§ AIM
Extract exactly the run of lines starting at the line that holds "Write the build123d" and ending at the line that holds "# The origin", both included.

§ DATASET ROWS
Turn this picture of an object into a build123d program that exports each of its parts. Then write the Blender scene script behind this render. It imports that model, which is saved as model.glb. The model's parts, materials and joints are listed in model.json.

--

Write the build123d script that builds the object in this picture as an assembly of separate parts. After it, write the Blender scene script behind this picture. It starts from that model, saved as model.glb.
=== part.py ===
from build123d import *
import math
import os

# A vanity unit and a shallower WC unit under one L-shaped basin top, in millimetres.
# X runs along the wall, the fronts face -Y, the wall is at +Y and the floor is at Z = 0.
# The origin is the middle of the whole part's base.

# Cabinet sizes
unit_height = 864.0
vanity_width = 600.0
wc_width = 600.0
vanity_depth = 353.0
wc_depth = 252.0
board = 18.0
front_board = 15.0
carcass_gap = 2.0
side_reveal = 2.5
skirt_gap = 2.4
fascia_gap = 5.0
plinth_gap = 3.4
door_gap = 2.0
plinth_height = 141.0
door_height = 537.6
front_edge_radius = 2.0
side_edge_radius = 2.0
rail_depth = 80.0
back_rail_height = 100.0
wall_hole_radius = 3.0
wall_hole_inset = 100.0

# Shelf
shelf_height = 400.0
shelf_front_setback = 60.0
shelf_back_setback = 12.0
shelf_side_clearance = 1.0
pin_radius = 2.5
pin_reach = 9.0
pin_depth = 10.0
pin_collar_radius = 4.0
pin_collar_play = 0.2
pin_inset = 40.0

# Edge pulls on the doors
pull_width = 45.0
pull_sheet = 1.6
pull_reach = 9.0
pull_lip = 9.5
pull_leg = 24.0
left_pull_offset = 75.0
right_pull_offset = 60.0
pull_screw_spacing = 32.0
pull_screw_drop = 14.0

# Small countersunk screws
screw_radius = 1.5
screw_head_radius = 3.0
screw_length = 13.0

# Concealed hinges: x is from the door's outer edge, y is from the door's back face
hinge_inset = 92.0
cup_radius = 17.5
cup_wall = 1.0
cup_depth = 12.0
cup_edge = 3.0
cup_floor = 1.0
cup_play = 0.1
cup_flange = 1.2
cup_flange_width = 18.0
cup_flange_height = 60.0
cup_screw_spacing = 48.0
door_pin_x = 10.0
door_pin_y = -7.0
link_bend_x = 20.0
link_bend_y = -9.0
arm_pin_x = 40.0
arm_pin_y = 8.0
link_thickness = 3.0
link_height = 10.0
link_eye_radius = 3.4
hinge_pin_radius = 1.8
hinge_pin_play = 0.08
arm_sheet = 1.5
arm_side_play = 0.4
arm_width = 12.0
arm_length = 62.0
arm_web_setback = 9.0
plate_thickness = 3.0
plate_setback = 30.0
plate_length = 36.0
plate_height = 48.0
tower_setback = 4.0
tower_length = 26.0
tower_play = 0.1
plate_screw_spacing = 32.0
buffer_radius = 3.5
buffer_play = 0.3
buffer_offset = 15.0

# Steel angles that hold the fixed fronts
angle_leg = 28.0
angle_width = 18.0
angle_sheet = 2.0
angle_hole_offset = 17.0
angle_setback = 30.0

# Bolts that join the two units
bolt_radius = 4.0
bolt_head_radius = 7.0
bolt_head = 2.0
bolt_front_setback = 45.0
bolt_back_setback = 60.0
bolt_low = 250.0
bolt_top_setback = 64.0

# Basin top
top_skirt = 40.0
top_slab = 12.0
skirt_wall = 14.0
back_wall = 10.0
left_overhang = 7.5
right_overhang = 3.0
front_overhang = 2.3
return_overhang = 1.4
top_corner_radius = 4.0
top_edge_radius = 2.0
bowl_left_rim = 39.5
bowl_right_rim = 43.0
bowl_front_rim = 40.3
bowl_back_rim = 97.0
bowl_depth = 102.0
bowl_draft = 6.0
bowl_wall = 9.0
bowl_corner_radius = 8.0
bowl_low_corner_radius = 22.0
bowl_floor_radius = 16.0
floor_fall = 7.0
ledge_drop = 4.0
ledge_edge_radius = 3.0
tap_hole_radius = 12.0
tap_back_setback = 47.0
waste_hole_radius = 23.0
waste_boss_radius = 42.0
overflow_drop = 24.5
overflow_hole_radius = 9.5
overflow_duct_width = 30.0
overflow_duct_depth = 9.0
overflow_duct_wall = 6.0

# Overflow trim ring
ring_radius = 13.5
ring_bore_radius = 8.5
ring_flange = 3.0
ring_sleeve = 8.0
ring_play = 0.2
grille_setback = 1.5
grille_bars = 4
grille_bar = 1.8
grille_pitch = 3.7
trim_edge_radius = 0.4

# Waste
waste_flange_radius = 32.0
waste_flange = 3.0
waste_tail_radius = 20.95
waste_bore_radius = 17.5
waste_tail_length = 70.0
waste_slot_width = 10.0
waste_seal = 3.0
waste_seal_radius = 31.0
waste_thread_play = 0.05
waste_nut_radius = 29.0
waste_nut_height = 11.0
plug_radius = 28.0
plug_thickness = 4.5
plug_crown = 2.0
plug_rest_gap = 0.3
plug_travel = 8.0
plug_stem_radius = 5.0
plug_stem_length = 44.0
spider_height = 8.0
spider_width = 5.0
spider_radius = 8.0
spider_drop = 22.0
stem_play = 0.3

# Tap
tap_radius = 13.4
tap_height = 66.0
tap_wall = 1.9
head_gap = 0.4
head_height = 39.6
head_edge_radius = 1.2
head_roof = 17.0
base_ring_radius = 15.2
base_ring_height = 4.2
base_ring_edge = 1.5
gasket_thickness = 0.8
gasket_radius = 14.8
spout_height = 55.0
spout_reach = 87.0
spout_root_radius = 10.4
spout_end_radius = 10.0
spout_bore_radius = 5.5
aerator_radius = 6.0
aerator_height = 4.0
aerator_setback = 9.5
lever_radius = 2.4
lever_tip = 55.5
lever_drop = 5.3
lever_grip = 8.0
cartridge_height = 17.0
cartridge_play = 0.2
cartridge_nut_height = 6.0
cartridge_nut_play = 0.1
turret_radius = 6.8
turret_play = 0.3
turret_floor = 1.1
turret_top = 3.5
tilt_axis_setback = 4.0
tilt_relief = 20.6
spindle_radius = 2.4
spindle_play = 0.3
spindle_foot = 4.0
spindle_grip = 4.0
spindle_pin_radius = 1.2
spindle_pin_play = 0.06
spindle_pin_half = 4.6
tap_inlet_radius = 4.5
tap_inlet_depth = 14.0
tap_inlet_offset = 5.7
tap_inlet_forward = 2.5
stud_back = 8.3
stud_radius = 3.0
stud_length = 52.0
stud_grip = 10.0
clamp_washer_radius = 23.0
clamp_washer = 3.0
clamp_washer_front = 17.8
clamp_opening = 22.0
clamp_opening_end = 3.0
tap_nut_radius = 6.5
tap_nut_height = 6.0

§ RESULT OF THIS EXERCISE
Write the build123d script that builds the object in this picture as an assembly of separate parts. After it, write the Blender scene script behind this picture. It starts from that model, saved as model.glb.
=== part.py ===
from build123d import *
import math
import os

# A vanity unit and a shallower WC unit under one L-shaped basin top, in millimetres.
# X runs along the wall, the fronts face -Y, the wall is at +Y and the floor is at Z = 0.
# The origin is the middle of the whole part's base.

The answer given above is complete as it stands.